↓
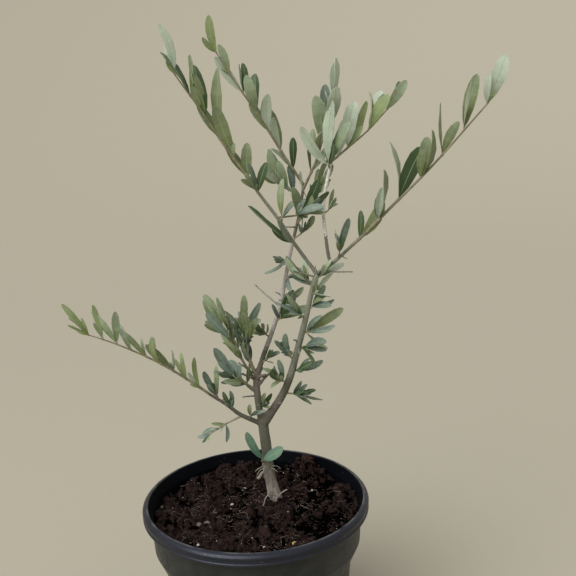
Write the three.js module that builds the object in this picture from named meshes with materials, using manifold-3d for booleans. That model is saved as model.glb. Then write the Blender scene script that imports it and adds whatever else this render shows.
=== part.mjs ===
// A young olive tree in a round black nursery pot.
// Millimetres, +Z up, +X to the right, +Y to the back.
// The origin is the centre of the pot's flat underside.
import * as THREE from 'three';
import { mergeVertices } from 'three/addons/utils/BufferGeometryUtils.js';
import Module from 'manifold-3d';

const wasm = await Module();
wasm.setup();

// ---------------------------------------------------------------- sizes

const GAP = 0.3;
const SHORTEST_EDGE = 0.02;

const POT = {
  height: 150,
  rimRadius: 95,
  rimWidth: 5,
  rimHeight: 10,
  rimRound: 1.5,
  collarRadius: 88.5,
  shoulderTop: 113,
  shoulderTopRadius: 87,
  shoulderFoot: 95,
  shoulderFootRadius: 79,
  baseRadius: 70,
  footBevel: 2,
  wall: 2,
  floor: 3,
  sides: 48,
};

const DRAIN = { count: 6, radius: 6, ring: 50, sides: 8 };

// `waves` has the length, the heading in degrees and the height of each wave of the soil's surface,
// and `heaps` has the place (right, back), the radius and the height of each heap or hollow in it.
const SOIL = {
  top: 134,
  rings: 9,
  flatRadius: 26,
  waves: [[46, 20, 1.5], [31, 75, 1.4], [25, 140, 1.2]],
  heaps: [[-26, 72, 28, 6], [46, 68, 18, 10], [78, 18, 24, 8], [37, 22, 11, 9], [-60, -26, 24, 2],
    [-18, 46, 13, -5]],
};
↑
↓
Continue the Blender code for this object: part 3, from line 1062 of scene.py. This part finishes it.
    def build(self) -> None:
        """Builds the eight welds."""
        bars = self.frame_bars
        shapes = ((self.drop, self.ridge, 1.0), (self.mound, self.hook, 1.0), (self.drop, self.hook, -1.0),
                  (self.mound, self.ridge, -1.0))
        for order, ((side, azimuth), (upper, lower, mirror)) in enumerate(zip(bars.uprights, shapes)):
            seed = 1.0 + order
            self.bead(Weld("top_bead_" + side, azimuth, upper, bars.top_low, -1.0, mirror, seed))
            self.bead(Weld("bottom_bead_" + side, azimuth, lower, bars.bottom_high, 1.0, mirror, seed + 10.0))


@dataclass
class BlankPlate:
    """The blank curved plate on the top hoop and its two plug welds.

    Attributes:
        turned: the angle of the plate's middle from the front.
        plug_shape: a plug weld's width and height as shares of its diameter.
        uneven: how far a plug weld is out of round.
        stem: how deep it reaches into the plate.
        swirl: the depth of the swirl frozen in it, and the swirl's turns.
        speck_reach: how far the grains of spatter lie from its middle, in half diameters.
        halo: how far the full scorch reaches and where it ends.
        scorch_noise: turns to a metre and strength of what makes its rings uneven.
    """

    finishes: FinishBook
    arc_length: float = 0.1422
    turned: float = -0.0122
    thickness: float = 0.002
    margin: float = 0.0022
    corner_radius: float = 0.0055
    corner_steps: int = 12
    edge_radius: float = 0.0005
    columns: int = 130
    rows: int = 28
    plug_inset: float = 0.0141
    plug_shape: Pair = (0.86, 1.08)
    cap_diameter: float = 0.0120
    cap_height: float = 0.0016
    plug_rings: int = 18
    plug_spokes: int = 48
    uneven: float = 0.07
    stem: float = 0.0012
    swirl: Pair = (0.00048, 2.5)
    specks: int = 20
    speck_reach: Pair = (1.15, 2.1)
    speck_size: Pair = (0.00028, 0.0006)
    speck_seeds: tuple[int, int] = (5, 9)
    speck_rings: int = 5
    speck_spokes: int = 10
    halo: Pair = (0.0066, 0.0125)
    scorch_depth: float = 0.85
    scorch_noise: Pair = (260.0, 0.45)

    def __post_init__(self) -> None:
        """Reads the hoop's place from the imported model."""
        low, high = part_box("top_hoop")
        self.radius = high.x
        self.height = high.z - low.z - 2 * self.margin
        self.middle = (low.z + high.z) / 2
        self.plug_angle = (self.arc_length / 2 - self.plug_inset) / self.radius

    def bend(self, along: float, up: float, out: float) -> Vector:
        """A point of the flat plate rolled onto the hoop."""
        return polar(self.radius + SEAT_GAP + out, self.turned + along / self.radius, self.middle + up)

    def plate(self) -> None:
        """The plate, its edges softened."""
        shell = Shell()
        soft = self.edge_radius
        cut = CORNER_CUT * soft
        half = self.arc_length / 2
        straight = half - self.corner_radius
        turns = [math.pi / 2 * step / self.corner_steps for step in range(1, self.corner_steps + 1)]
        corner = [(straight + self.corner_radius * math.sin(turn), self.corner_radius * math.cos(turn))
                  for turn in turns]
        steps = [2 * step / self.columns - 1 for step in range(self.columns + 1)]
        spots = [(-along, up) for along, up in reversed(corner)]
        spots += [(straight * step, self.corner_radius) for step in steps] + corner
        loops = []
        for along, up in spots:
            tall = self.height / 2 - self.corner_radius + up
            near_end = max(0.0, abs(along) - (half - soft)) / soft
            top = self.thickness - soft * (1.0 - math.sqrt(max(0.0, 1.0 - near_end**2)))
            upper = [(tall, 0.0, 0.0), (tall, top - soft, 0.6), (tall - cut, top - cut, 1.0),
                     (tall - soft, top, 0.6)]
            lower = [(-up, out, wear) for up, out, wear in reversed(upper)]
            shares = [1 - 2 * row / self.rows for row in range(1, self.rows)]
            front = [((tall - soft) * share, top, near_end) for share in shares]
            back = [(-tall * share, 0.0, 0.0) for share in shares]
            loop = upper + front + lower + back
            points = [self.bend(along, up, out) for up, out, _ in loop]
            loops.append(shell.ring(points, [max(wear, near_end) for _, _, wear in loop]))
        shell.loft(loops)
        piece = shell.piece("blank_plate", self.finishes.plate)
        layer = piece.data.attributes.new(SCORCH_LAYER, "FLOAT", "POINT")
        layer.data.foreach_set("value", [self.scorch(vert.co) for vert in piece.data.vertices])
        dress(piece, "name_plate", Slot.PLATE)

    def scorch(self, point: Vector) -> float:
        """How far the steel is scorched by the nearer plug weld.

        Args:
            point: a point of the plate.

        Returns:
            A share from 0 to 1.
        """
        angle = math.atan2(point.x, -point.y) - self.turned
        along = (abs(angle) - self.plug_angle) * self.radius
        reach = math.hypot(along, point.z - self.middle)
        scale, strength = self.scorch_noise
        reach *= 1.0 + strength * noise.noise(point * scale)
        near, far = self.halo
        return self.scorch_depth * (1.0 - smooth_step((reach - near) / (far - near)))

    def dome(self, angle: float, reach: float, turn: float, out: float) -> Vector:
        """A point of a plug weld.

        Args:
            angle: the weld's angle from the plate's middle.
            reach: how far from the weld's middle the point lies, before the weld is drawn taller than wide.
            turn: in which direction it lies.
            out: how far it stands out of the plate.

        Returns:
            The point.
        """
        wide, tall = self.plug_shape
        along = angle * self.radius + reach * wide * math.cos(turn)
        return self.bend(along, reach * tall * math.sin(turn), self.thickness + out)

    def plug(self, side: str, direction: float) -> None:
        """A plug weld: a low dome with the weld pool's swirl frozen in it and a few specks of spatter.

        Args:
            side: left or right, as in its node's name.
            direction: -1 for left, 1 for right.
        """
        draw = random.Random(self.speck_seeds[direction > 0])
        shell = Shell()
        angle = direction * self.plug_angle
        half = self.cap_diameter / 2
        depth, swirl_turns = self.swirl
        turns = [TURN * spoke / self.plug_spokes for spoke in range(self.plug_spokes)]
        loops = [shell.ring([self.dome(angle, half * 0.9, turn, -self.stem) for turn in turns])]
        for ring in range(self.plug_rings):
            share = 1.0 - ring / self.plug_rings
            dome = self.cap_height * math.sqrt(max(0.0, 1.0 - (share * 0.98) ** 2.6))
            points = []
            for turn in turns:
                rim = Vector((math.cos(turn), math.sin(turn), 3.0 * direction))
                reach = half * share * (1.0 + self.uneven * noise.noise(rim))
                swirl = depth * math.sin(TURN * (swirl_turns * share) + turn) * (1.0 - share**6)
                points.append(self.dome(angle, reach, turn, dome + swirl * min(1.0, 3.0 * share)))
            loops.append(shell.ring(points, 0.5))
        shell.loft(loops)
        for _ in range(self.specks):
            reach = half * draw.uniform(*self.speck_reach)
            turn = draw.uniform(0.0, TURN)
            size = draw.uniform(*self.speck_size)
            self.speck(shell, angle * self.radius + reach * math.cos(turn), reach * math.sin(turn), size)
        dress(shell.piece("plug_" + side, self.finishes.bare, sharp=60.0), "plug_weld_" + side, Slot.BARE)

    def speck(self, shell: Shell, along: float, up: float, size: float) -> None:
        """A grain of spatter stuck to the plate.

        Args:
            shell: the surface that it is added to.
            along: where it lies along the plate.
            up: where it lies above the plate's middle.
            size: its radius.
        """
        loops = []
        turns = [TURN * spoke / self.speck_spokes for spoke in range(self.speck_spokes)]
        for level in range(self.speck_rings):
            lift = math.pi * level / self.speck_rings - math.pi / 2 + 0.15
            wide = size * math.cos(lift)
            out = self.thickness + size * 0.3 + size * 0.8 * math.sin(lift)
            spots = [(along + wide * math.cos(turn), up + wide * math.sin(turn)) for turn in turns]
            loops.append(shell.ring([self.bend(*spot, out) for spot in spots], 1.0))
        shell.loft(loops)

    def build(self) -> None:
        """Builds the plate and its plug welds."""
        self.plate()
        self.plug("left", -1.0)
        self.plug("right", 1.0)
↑
Transcribe nothing but the lines from the line with "Continue the Blender" through the line with "seed + 10.0))", reproducing each exactly.

Output of the task:
Continue the Blender code for this object: part 3, from line 1062 of scene.py. This part finishes it.
    def build(self) -> None:
        """Builds the eight welds."""
        bars = self.frame_bars
        shapes = ((self.drop, self.ridge, 1.0), (self.mound, self.hook, 1.0), (self.drop, self.hook, -1.0),
                  (self.mound, self.ridge, -1.0))
        for order, ((side, azimuth), (upper, lower, mirror)) in enumerate(zip(bars.uprights, shapes)):
            seed = 1.0 + order
            self.bead(Weld("top_bead_" + side, azimuth, upper, bars.top_low, -1.0, mirror, seed))
            self.bead(Weld("bottom_bead_" + side, azimuth, lower, bars.bottom_high, 1.0, mirror, seed + 10.0))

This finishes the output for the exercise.